● **Exercise instructions**
Give back the whole listing exactly as shown.

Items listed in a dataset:
■ ■ ■ ■

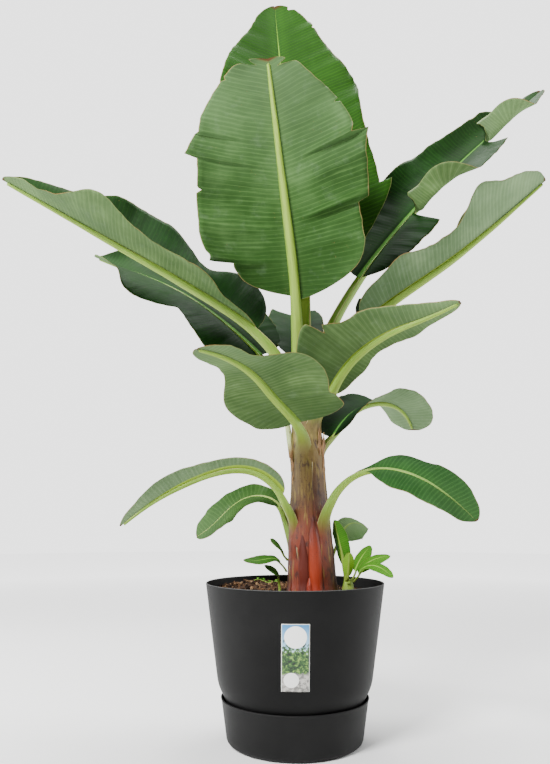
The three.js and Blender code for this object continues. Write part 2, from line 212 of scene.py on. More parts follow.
sky = bpy.data.worlds.new("sky")
sky.use_nodes = True
direct = Wire(sky.node_tree, sky.node_tree.nodes.new("ShaderNodeLightPath").outputs[0])
sky.node_tree.nodes["Background"].inputs["Color"].default_value = (1.0, 1.0, 1.0, 1.0)
plug(sky.node_tree, sky.node_tree.nodes["Background"].inputs["Strength"], 0.38 + 2.3 * direct)
bpy.context.scene.world = sky

for name, place, aim, size, power in (
    ("lamp_front", (-1.5, -2.0, 2.6), (0.0, 0.0, 0.9), 0.9, 225),
    ("lamp_left", (-2.5, 0.5, 1.2), (0.0, 0.0, 0.7), 1.2, 50),
    ("lamp_right", (2.5, 0.5, 1.2), (0.0, 0.0, 0.7), 1.2, 40),
    ("lamp_above", (0.3, 0.8, 3.4), (0.0, 0.0, 1.0), 1.2, 150),
):
    lamp = bpy.data.objects.new(name, bpy.data.lights.new(name, "AREA"))
    lamp.location = place
    lamp.rotation_euler = (Vector(aim) - Vector(place)).to_track_quat("-Z", "Y").to_euler()
    lamp.data.size = size
    lamp.data.energy = power
    bpy.context.scene.collection.objects.link(lamp)

ground = bmesh.new()
bmesh.ops.create_circle(ground, cap_ends=True, segments=96, radius=9.0)
bmesh.ops.translate(ground, vec=(0, 0, -0.0006), verts=ground.verts)
floor_paint = Finish("floor_paint", Roughness=0.9, Emission_Strength=1.0)
floor_paint.feed("Base Color", (0.88, 0.88, 0.875, 1.0))
east, north, _ = floor_paint.split(floor_paint.place())
far = ((east * east + north * north) ** 0.5) / 4.5
glows = ((0.10, 0.0), (0.45, 0.55), (1.0, 2.1))
stops = [(where, (glow, glow, glow, 1.0)) for where, glow in glows]
floor_paint.feed("Emission Color", floor_paint.ramp(far, *stops))
stand("floor", meshed(ground, "floor"), floor_paint)


# ---- Planter --------------------------------------------------------------------------------
# A moulded plastic pot, 390 mm over its rim and 347 mm tall. The wall is nearly straight down
# to the waist, then rounds in to a narrower foot inside the saucer.


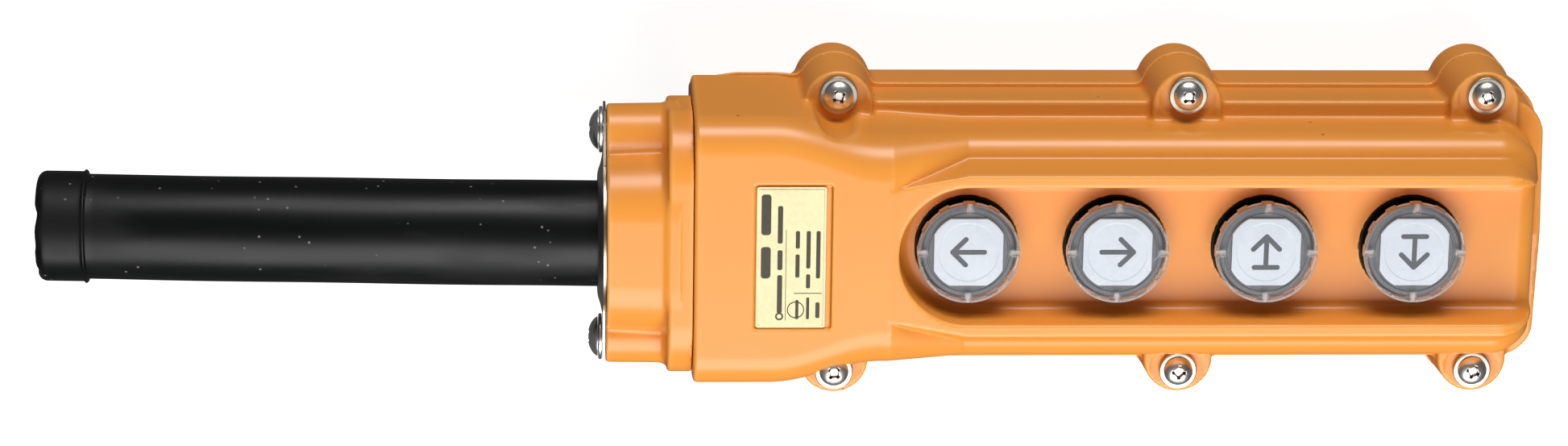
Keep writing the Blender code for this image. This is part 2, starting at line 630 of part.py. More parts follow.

■ ■ ■ ■

● **Worked solution**
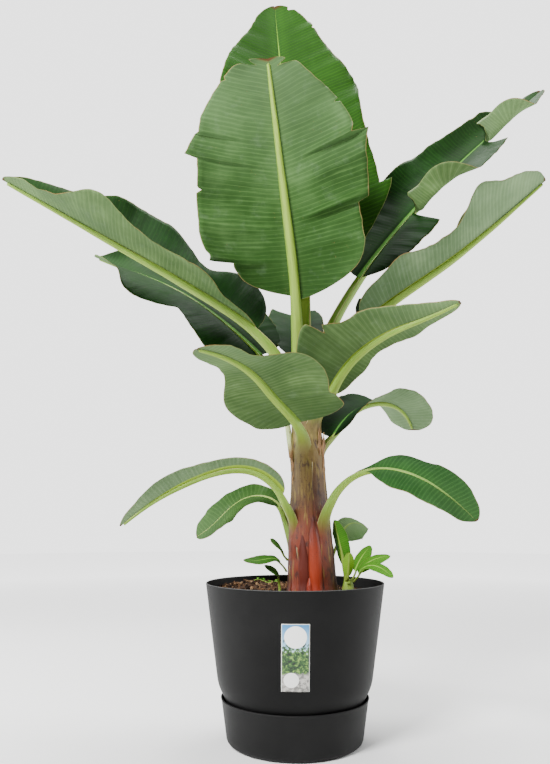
The three.js and Blender code for this object continues. Write part 2, from line 212 of scene.py on. More parts follow.
sky = bpy.data.worlds.new("sky")
sky.use_nodes = True
direct = Wire(sky.node_tree, sky.node_tree.nodes.new("ShaderNodeLightPath").outputs[0])
sky.node_tree.nodes["Background"].inputs["Color"].default_value = (1.0, 1.0, 1.0, 1.0)
plug(sky.node_tree, sky.node_tree.nodes["Background"].inputs["Strength"], 0.38 + 2.3 * direct)
bpy.context.scene.world = sky

for name, place, aim, size, power in (
    ("lamp_front", (-1.5, -2.0, 2.6), (0.0, 0.0, 0.9), 0.9, 225),
    ("lamp_left", (-2.5, 0.5, 1.2), (0.0, 0.0, 0.7), 1.2, 50),
    ("lamp_right", (2.5, 0.5, 1.2), (0.0, 0.0, 0.7), 1.2, 40),
    ("lamp_above", (0.3, 0.8, 3.4), (0.0, 0.0, 1.0), 1.2, 150),
):
    lamp = bpy.data.objects.new(name, bpy.data.lights.new(name, "AREA"))
    lamp.location = place
    lamp.rotation_euler = (Vector(aim) - Vector(place)).to_track_quat("-Z", "Y").to_euler()
    lamp.data.size = size
    lamp.data.energy = power
    bpy.context.scene.collection.objects.link(lamp)

ground = bmesh.new()
bmesh.ops.create_circle(ground, cap_ends=True, segments=96, radius=9.0)
bmesh.ops.translate(ground, vec=(0, 0, -0.0006), verts=ground.verts)
floor_paint = Finish("floor_paint", Roughness=0.9, Emission_Strength=1.0)
floor_paint.feed("Base Color", (0.88, 0.88, 0.875, 1.0))
east, north, _ = floor_paint.split(floor_paint.place())
far = ((east * east + north * north) ** 0.5) / 4.5
glows = ((0.10, 0.0), (0.45, 0.55), (1.0, 2.1))
stops = [(where, (glow, glow, glow, 1.0)) for where, glow in glows]
floor_paint.feed("Emission Color", floor_paint.ramp(far, *stops))
stand("floor", meshed(ground, "floor"), floor_paint)


# ---- Planter --------------------------------------------------------------------------------
# A moulded plastic pot, 390 mm over its rim and 347 mm tall. The wall is nearly straight down
# to the waist, then rounds in to a narrower foot inside the saucer.


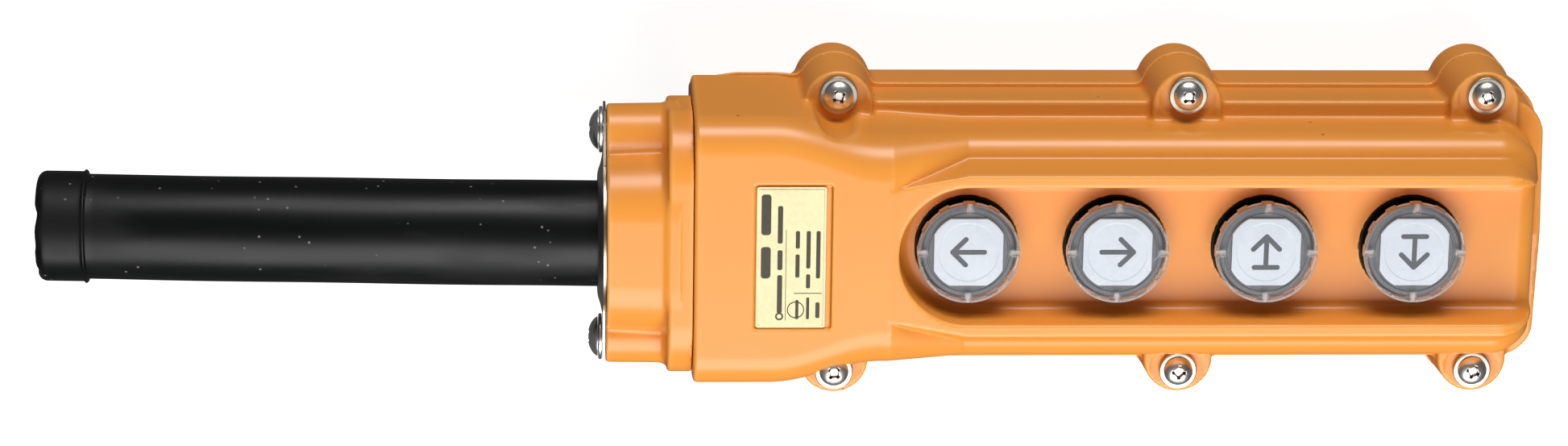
Keep writing the Blender code for this image. This is part 2, starting at line 630 of part.py. More parts follow.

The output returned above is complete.